Ricardo Alday, a spokesman for the Mexican embassy in Washington, said in a statement that Mexico's new immigration law strengthens "the protection of non-accompanied minors in Mexico," and ensures that when children are deported, they are returned to their home countries safely. He said it is too early to tell whether the law had led to a decline in the number of children that Mexico sends back to their native countries. "Mexican authorities interview all non-accompanied minors and through established protocols, work with Consular officials from Central American nations in Mexico to ensure the minors return to their countries of origin safely," he added.
The federal Administration for Children and Families, a division of the U.S. Department of Health and Human Services, said the children were being well cared for at the temporary Texas shelters.
The kids have constant adult supervision and medical care, said Kenneth Wolfe, a spokesman for the Administration for Children and Families, as well as "three meals and two snacks daily." The agency said it allocated $33.5 million to cover additional costs associated with the surge in youth immigration.

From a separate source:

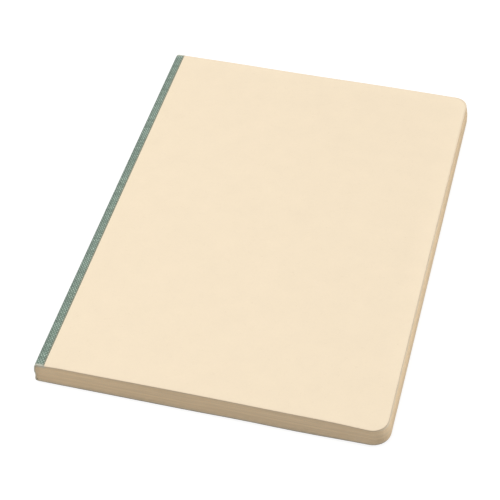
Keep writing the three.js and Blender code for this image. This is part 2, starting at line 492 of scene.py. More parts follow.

Officials recently allowed a reporter to tour the temporary shelter at the Air Force's Joint Base San Antonio-Lackland, but not interview detained immigrants. The children get English lessons and have access to a room where they can play videogames and board games and another where they can watch movies. Their dorm rooms were lined with drawings on green construction paper, with inspirational saying such as, "Without grief, there is no triumph."
Many of the children are quickly reunited with family members in the U.S. and remain with them while they fight against deportationa difficult challenge, immigration experts said. Children not reunited with relatives are sent to permanent shelters. Authorities plan to operate the temporary Texas shelters through the end of the summer while permanent shelters expand to deal with the surge.